Major-league memoir from former minor-league umpire Postema. Unceremoniously released in 1989 after 13 seasons (seven at the Triple A level), Postema, the most successful female umpire to date, understandably has some axes to grind. And grind them she does, hilariously and virtually unquotably, but with an evenhandedness, candor, and feeling that lift this book (coauthored with Wojciechowski, Pond Scum and Vultures, 1990) far above the usual ``inside''-sports level.

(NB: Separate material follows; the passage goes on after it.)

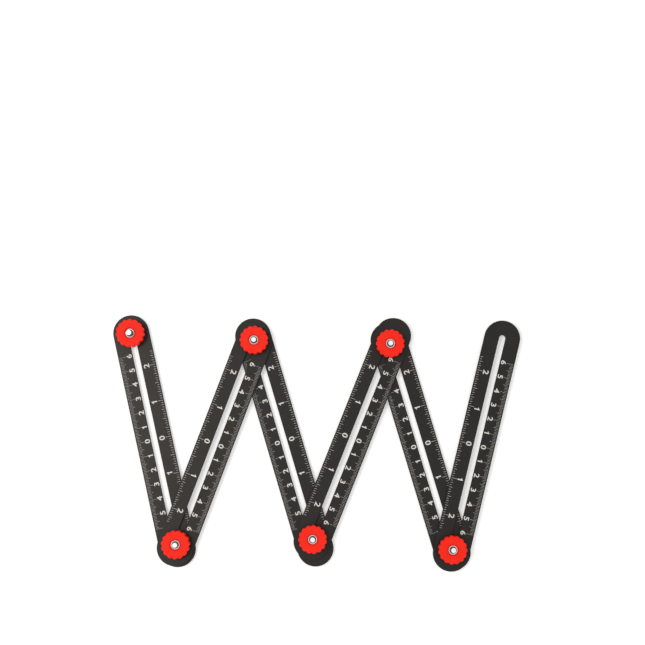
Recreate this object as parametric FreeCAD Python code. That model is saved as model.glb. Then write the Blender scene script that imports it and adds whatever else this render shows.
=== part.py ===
import FreeCAD, Part
import math
import os

# Folding ruler: six slotted arms in two layers, joined at five pivots.
# Arms 1, 3 and 5 lie below, arms 2, 4 and 6 above. Millimetres, +Z up.
# The origin is on the resting plane, under the middle of the arms' outline.

# Arms
arm_width = 24.8
arm_thickness = 1.5
arm_edge_chamfer = 0.15
slot_centres = 151.5
slot_width = 4.4

# How the arms lie: the direction of arm 3, and the angle between neighbours at pivots 1 to 5
arm_3_direction = 106.6
rest_angles = [33.5, 37.3, 38.4, 38.4, 30.6]

# How far each bolt sits inside the round end of a slot: bolts 0 to 5 in the lower arms,
# and bolts 1 to 5 in the upper arms
lower_insets = [0.6, 3.4, 3.4, 6.7, 3.0, 2.2]
upper_insets = [2.7, 0.2, 1.8, 6.3, 2.8]

# Bolts: a flat head under the lower arm, a neck with two flats in its slot, and a round shank
bolt_diameter = 4.0
bolt_length = 15.0
bolt_tip_chamfer = 0.4
bolt_head_diameter = 12.0
bolt_head_thickness = 1.6
bolt_head_chamfer = 0.4
neck_diameter = 4.8
neck_side_clearance = 0.08
neck_depth_clearance = 0.2

# Spacers between the arms, and washers under the knobs
spacer_diameter = 11.0
spacer_thickness = 0.5
washer_diameter = 10.0
washer_thickness = 0.5
bolt_running_clearance = 0.05

# Knobs
knob_diameter = 19.4
knob_height = 8.0
knob_teeth = 15
tooth_tip_radius = 1.9
tooth_valley_radius = 0.3
knob_edge_round = 0.5
knob_foot_diameter = 14.0
knob_foot_height = 1.0
knob_recess_diameter = 7.6
knob_recess_depth = 0.8
knob_recess_slope = 0.25
knob_rest_turns = [-5.0, 4.5, 11.7, -10.5, 11.2, -1.2]

# Threaded inserts in the knobs
insert_rim_diameter = 6.3
insert_rim_thickness = 0.8
insert_rim_chamfer = 0.2
insert_body_diameter = 5.8
insert_body_height = 6.0
insert_mouth_diameter = 4.9
insert_mouth_depth = 3.0

# Levels, each standing on the one below
lower_arm_bottom = bolt_head_thickness
lower_arm_top = lower_arm_bottom + arm_thickness
upper_arm_bottom = lower_arm_top + spacer_thickness
upper_arm_top = upper_arm_bottom + arm_thickness

pivots = range(1, 6)
half_slot = slot_centres / 2


def direction(angle):
    """Unit vector at an angle in degrees from +X."""
    return FreeCAD.Vector(math.cos(math.radians(angle)), math.sin(math.radians(angle)), 0)


def end_sign(pivot):
    """Even pivots are at an arm's far end, along its direction, and odd pivots at its near end."""
    return 1 if pivot % 2 == 0 else -1


def lower_arm(pivot):
    """Number of the lower arm that a bolt's neck sits in."""
    return {0: 1, 1: 1, 2: 3, 3: 3, 4: 5, 5: 5}[pivot]


def upper_arm(pivot):
    """Number of the upper arm that a bolt passes through."""
    return {1: 2, 2: 2, 3: 4, 4: 4, 5: 6}[pivot]


def bolt_offset(arm, pivot):
    """Place of a bolt along an arm, from the arm's middle."""
    inset = lower_insets[pivot] if arm == lower_arm(pivot) else upper_insets[pivot - 1]
    return end_sign(pivot) * (half_slot - inset)


def lay_out():
    """Directions and middles of the arms, and places of the bolts, in the plane."""
    turn = {3: arm_3_direction}
    turn[2] = turn[3] - rest_angles[1]
    turn[1] = turn[2] + rest_angles[0]
    turn[4] = turn[3] - rest_angles[2]
    turn[5] = turn[4] + rest_angles[3]
    turn[6] = turn[5] - rest_angles[4]
    middle = {3: FreeCAD.Vector(0, 0, 0)}
    bolt = {}
    for pivot, placed, hung in ((2, 3, 2), (1, 2, 1), (3, 3, 4), (4, 4, 5), (5, 5, 6)):
        bolt[pivot] = middle[placed] + direction(turn[placed]) * bolt_offset(placed, pivot)
        middle[hung] = bolt[pivot] - direction(turn[hung]) * bolt_offset(hung, pivot)
    bolt[0] = middle[1] + direction(turn[1]) * bolt_offset(1, 0)
    ends = [middle[arm] + direction(turn[arm]) * (half_slot * side) for arm in middle for side in (-1, 1)]
    centre = FreeCAD.Vector(
        (min(end.x for end in ends) + max(end.x for end in ends)) / 2,
        (min(end.y for end in ends) + max(end.y for end in ends)) / 2,
        0,
    )
    middle = {arm: place - centre for arm, place in middle.items()}
    bolt = {pivot: place - centre for pivot, place in bolt.items()}
    return turn, middle, bolt


def set_down(shape, place, level, turn):
    """Copy of a shape turned about Z and moved to its place."""
    moved = shape.copy()
    moved.rotate(FreeCAD.Vector(0, 0, 0), FreeCAD.Vector(0, 0, 1), turn)
    moved.translate(FreeCAD.Vector(place.x, place.y, level))
    return moved


def round_ended(length, width, height):
    """Bar along X with full round ends; length is between the centres of the ends."""
    reach = length / 2
    side = width / 2
    outline = Part.Wire([
        Part.makeLine((-reach, -side, 0), (reach, -side, 0)),
        Part.Arc(
            FreeCAD.Vector(reach, -side, 0),
            FreeCAD.Vector(reach + side, 0, 0),
            FreeCAD.Vector(reach, side, 0),
        ).toShape(),
        Part.makeLine((reach, side, 0), (-reach, side, 0)),
        Part.Arc(
            FreeCAD.Vector(-reach, side, 0),
            FreeCAD.Vector(-reach - side, 0, 0),
            FreeCAD.Vector(-reach, -side, 0),
        ).toShape(),
    ])
    return Part.Face(outline).extrude(FreeCAD.Vector(0, 0, height))


def make_arm():
    """Flat slotted arm with broken edges, lying along X on Z = 0."""
    plate = round_ended(slot_centres, arm_width, arm_thickness)
    plate = plate.cut(round_ended(slot_centres, slot_width, arm_thickness))
    flat_edges = [edge for edge in plate.Edges if edge.BoundBox.ZLength < arm_edge_chamfer / 10]
    return plate.makeChamfer(arm_edge_chamfer, flat_edges)


def revolved(points):
    """Solid of revolution about Z from a closed outline of (radius, height) points."""
    corners = [FreeCAD.Vector(radius, 0, height) for radius, height in points]
    outline = Part.makePolygon(corners + corners[:1])
    return Part.Face(outline).revolve(FreeCAD.Vector(0, 0, 0), FreeCAD.Vector(0, 0, 1), 360)


def make_bolt():
    """Bolt standing on its flat head; the flats of the neck run along X."""
    head_radius = bolt_head_diameter / 2
    shank_radius = bolt_diameter / 2
    tip = bolt_head_thickness + bolt_length
    stem = revolved([
        (0, 0),
        (head_radius - bolt_head_chamfer, 0),
        (head_radius, bolt_head_chamfer),
        (head_radius, bolt_head_thickness),
        (shank_radius, bolt_head_thickness),
        (shank_radius, tip - bolt_tip_chamfer),
        (shank_radius - bolt_tip_chamfer, tip),
        (0, tip),
    ])
    neck_height = arm_thickness - neck_depth_clearance
    flats = slot_width - 2 * neck_side_clearance
    neck = Part.makeCylinder(neck_diameter / 2, neck_height)
    neck = neck.common(Part.makeBox(
        neck_diameter, flats, neck_height, FreeCAD.Vector(-neck_diameter / 2, -flats / 2, 0),
    ))
    neck.translate(FreeCAD.Vector(0, 0, bolt_head_thickness))
    return stem.fuse(neck).removeSplitter()


def make_ring(outer_diameter, thickness):
    """Flat washer that runs on the bolt."""
    disc = Part.makeCylinder(outer_diameter / 2, thickness)
    return disc.cut(Part.makeCylinder(bolt_diameter / 2 + bolt_running_clearance, thickness))


def knob_outline():
    """Closed wire of rounded teeth with small rounded valleys between them."""
    half_pitch = math.pi / knob_teeth
    tip_centre = knob_diameter / 2 - tooth_tip_radius
    across = tip_centre * math.sin(half_pitch)
    joined = tooth_tip_radius + tooth_valley_radius
    valley_centre = tip_centre * math.cos(half_pitch) + math.sqrt(joined ** 2 - across ** 2)
    share = tooth_tip_radius / joined

    def polar(radius, angle):
        return FreeCAD.Vector(radius * math.cos(angle), radius * math.sin(angle), 0)

    arcs = []
    for tooth in range(knob_teeth):
        middle = 2 * half_pitch * tooth
        tip = polar(tip_centre, middle)
        before = polar(valley_centre, middle - half_pitch)
        after = polar(valley_centre, middle + half_pitch)
        next_tip = polar(tip_centre, middle + 2 * half_pitch)
        start = tip + (before - tip) * share
        end = tip + (after - tip) * share
        next_start = next_tip + (after - next_tip) * share
        crest = polar(knob_diameter / 2, middle)
        bottom = polar(valley_centre - tooth_valley_radius, middle + half_pitch)
        arcs.append(Part.Arc(start, crest, end).toShape())
        arcs.append(Part.Arc(end, bottom, next_start).toShape())
    return Part.Wire(arcs)


def make_knob():
    """Toothed thumb knob on a plain round foot, with a seat for its insert."""
    body_height = knob_height - knob_foot_height
    body = Part.Face(knob_outline()).extrude(FreeCAD.Vector(0, 0, body_height))
    level_edges = [edge for edge in body.Edges if edge.BoundBox.ZLength < knob_edge_round / 10]
    body = body.makeFillet(knob_edge_round, level_edges)
    body.translate(FreeCAD.Vector(0, 0, knob_foot_height))
    foot = Part.makeCylinder(knob_foot_diameter / 2, 2 * knob_foot_height)
    knob = body.fuse(foot).removeSplitter()
    seat = knob_height - knob_recess_depth
    recess_radius = knob_recess_diameter / 2
    rim_radius = insert_rim_diameter / 2
    body_radius = insert_body_diameter / 2
    rim_bottom = seat - insert_rim_thickness
    hollow = revolved([
        (0, 0),
        (body_radius, 0),
        (body_radius, rim_bottom),
        (rim_radius, rim_bottom),
        (rim_radius, seat),
        (recess_radius - knob_recess_slope, seat),
        (recess_radius, knob_height),
        (0, knob_height),
    ])
    return knob.cut(hollow)


def make_insert():
    """Metal insert moulded into the knob, flush with the floor of its recess, with a wider mouth."""
    top = knob_height - knob_recess_depth
    bore = bolt_diameter / 2 + bolt_running_clearance
    mouth = insert_mouth_diameter / 2
    rim = insert_rim_diameter / 2
    return revolved([
        (bore, top - insert_rim_thickness - insert_body_height),
        (insert_body_diameter / 2, top - insert_rim_thickness - insert_body_height),
        (insert_body_diameter / 2, top - insert_rim_thickness),
        (rim, top - insert_rim_thickness),
        (rim, top - insert_rim_chamfer),
        (rim - insert_rim_chamfer, top),
        (mouth, top),
        (mouth, top - insert_mouth_depth),
        (bore, top - insert_mouth_depth),
    ])


def build():
    """All pieces by name, each in its place."""
    turn, middle, bolt = lay_out()
    origin = FreeCAD.Vector(0, 0, 0)
    pieces = {}
    arm_shape = make_arm()
    for arm in range(1, 7):
        level = lower_arm_bottom if arm % 2 else upper_arm_bottom
        pieces[f"arm_{arm}"] = set_down(arm_shape, middle[arm], level, turn[arm])
    bolt_shape = make_bolt()
    spacer_shape = make_ring(spacer_diameter, spacer_thickness)
    washer_shape = make_ring(washer_diameter, washer_thickness)
    knob_shape = make_knob()
    insert_shape = make_insert()
    for pivot in [0, *pivots]:
        place = bolt[pivot]
        arm_top = upper_arm_top if pivot in pivots else lower_arm_top
        knob_level = arm_top + washer_thickness
        pieces[f"bolt_{pivot}"] = set_down(bolt_shape, place, 0, turn[lower_arm(pivot)])
        if pivot in pivots:
            pieces[f"spacer_{pivot}"] = set_down(spacer_shape, place, lower_arm_top, 0)
        pieces[f"washer_{pivot}"] = set_down(washer_shape, place, arm_top, 0)
        turned = knob_rest_turns[pivot]
        pieces[f"knob_{pivot}"] = set_down(knob_shape, place, knob_level, turned)
        pieces[f"knob_insert_{pivot}"] = set_down(insert_shape, place, knob_level, turned)
    return pieces


def write_parts():
    """One STEP file for each piece."""
    os.makedirs("parts", exist_ok=True)
    for name, shape in build().items():
        shape.exportStep(f"parts/{name}.step")


write_parts()
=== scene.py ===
import bmesh
import bpy
import math
from mathutils import Matrix, Vector


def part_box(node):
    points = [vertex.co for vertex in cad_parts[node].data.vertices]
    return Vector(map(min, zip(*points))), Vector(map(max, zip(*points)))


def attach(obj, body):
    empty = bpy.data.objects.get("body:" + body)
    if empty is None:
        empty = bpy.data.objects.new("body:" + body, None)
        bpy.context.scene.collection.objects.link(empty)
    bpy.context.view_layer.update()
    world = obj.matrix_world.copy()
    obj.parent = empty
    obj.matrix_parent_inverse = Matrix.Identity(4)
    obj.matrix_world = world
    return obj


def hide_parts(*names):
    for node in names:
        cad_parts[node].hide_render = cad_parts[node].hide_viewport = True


# Folding ruler with six slotted arms: finishes, printed scales and screw threads.
# Metres, in the frame of the CAD part. Sizes written in millimetres are times MM.
MM = 0.001

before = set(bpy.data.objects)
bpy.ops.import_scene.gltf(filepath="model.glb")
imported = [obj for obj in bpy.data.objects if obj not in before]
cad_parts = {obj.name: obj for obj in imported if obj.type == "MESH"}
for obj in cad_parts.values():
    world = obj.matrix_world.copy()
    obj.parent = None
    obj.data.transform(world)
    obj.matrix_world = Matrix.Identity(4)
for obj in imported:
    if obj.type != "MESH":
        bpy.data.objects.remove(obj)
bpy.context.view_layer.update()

# Arms, and the print on them as read with the centimetre edge up, a little right of the middle
arm_width = 24.8 * MM
print_thickness = 0.015 * MM
print_offset = 0.32 * MM
print_merge_distance = 0.0001 * MM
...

Entering the field at her mother's suggestion, Postema persisted in the belief that ``as long as you could do the job, then it shouldn't matter what sex you were''—a remarkable stance considering such indignities as the manager who kissed her at home plate, the player who left notes in her underwear, and the time the San Diego Chicken pulled a bra out of her shirt. Although she gives due credit to such ``good guys'' as the late A. Bartlett Giamatti, Postema has far more fun skewering the likes of ``weasel'' former manager Larry Bowa (``Mr. Despicable'') and pitcher Bob Knepper, who publicly labeled her choice of profession an affront to God. Told frequently that she would ``have to be twice as good as a man to make it to the majors'' (and never claiming to be anything but as good), Postema, who gained enormous satisfaction from her work and still misses it, was forced to conclude that the present hierarchy of baseball (``the exact opposite of what America stands for'') will never deem a woman worthy of that standard. Hence the message, addressed primarily to young women, but well worth the attention of their parents and brothers, that ``you can't break down male-built barriers by pretending they don't exist.'' Then again, as this blinding fastball of a book proves, you can give them some good strong kicks. (Eight pages of b&w photographs—not seen.)